How to Spot a Store Worth Buying From
Price matters, but trust matters too. You are buying something you will use every night, not just grabbing a discount item off a shelf. The best mattress deal often comes from a retailer that explains the options clearly, answers pricing questions directly, and helps you compare without pressure.
Look for stores with a reputation for straightforward service, visible pricing, and a willingness to compete. If a retailer offers recognized brands, discounted new inventory, financing options, and delivery convenience, that usually gives you more flexibility than a one-note seller pushing a single product line.
A local showroom can also make the process easier. You can test different comfort levels, ask practical questions, and leave with a better sense of what fits your budget. For many shoppers, that beats guessing from a product photo and hoping the sale was worth it.

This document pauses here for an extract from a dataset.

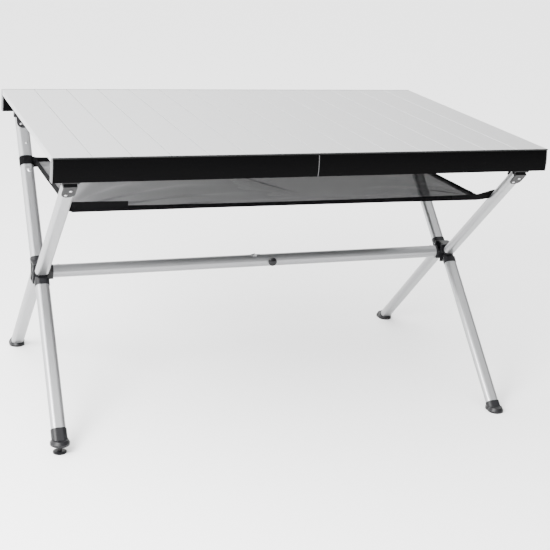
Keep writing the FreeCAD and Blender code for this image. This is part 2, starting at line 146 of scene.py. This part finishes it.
def rail_finish():
    """Black painted rail with a grey seam at the middle and a grey plug at the outer end."""
    made = new_material("rail_black", (0.0012, 0.0012, 0.0013), 0.42, 0.0, 0.02)
    shader = made.node_tree.nodes["Principled BSDF"]
    vary(made, (0.0012, 0.0012, 0.0013), 0.25, 700.0, 0.08, 0.0002)
    paint = shader.inputs["Base Color"].links[0].from_socket
    parts = add(made, "ShaderNodeSeparateXYZ")
    link(made, coordinates(made), parts.inputs["Vector"])
    across = add(made, "ShaderNodeMath", operation="ABSOLUTE")
    link(made, parts.outputs["X"], across.inputs[0])
    for name, limit, operation, colour in (
        ("plug", 0.5982, "GREATER_THAN", (0.13, 0.13, 0.133, 1)),
        ("seam", 0.0008, "LESS_THAN", (0.09, 0.09, 0.092, 1)),
    ):
        here = add(made, "ShaderNodeMath", operation=operation)
        here.inputs[1].default_value = limit
        link(made, across.outputs[0], here.inputs[0])
        mix = add(made, "ShaderNodeMix", data_type="RGBA", label=name)
        link(made, here.outputs[0], mix.inputs["Factor"])
        link(made, paint, mix.inputs[6])
        mix.inputs[7].default_value = colour
        paint = mix.outputs[2]
    link(made, paint, shader.inputs["Base Color"])
    return made


THREAD_PITCH = 1.8 * MM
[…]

The Best Way to Find Mattress Deals for Your Budget
If your budget is tight, be honest about it early. A good store can usually point you toward closeouts, discontinued inventory, or package pricing that gets you the most for your money. That is much better than stretching for a mattress you do not need just because the promotion sounds bigger.

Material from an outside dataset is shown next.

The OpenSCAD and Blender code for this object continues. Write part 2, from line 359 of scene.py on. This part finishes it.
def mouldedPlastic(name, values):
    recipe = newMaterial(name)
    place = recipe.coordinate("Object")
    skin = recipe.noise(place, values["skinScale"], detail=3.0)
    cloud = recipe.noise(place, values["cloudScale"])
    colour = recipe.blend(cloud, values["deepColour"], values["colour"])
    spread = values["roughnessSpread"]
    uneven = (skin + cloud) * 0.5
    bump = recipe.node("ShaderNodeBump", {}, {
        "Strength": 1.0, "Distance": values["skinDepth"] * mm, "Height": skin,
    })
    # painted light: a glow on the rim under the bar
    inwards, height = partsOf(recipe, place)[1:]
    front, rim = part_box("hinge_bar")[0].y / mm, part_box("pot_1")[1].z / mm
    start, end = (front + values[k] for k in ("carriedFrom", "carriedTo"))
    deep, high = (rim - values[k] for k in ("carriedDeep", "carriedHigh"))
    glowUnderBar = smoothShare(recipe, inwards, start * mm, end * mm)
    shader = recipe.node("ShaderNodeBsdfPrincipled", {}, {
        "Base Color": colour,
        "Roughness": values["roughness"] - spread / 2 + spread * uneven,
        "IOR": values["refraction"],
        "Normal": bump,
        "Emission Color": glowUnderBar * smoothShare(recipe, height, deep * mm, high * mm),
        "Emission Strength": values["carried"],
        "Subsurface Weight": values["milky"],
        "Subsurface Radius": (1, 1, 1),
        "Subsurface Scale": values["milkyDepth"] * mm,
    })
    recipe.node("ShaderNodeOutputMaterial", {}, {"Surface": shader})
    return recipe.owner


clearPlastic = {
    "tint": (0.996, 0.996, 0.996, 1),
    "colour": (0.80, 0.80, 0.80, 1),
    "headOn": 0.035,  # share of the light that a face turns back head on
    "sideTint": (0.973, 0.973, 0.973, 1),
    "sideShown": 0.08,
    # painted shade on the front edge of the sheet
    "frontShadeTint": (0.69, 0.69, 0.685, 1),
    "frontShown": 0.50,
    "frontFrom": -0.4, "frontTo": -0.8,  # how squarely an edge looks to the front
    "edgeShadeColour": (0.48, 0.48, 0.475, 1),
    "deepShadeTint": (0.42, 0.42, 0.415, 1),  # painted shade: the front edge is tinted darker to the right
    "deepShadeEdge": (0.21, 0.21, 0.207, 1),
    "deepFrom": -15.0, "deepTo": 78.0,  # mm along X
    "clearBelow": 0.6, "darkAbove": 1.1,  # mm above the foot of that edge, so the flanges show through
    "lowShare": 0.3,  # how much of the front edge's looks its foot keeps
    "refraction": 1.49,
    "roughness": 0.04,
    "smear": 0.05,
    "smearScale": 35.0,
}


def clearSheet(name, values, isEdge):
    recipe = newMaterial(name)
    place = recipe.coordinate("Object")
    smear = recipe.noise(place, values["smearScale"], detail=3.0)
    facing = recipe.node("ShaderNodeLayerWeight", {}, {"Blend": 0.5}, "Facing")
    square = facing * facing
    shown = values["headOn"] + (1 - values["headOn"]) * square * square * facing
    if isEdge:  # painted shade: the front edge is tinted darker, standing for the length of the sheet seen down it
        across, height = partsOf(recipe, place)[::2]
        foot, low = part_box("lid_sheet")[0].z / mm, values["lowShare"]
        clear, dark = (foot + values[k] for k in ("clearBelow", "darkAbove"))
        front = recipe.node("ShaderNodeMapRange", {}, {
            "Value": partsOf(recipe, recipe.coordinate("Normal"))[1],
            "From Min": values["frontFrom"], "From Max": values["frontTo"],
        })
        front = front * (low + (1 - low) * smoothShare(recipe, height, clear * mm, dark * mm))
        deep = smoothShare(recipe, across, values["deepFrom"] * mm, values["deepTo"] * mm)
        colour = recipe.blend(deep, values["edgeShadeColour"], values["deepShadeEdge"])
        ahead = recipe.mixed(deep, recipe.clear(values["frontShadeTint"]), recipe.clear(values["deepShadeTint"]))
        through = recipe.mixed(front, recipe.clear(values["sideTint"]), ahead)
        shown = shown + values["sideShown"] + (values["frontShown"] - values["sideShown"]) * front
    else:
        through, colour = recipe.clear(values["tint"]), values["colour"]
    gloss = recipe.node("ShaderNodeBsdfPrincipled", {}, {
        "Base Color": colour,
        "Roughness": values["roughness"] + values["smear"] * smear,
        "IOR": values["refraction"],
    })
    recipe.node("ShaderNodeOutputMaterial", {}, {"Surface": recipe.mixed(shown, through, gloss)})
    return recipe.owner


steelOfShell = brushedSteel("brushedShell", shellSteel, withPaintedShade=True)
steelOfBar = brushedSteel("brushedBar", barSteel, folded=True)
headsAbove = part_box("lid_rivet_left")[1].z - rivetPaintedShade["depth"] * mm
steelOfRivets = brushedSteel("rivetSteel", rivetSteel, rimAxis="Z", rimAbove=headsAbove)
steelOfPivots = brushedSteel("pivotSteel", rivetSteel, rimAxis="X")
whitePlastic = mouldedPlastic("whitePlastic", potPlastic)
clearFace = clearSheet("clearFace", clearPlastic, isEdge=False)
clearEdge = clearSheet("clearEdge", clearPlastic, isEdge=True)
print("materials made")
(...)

For a guest room, kids’ room, apartment, or rental property, value often means finding a dependable mattress at a lower price point without overbuying on features. For a primary bedroom, it may make sense to spend a little more for comfort and durability if the deal is still strong. The right buy depends on how the mattress will be used.
The shoppers who do best are usually the ones who stay focused on three things: comfort, total price, and retailer honesty. If those line up, you are probably looking at a real deal.
A good mattress deal should feel simple. Clear price, clear value, no games – just the right bed at a price that makes sense for your home and your budget.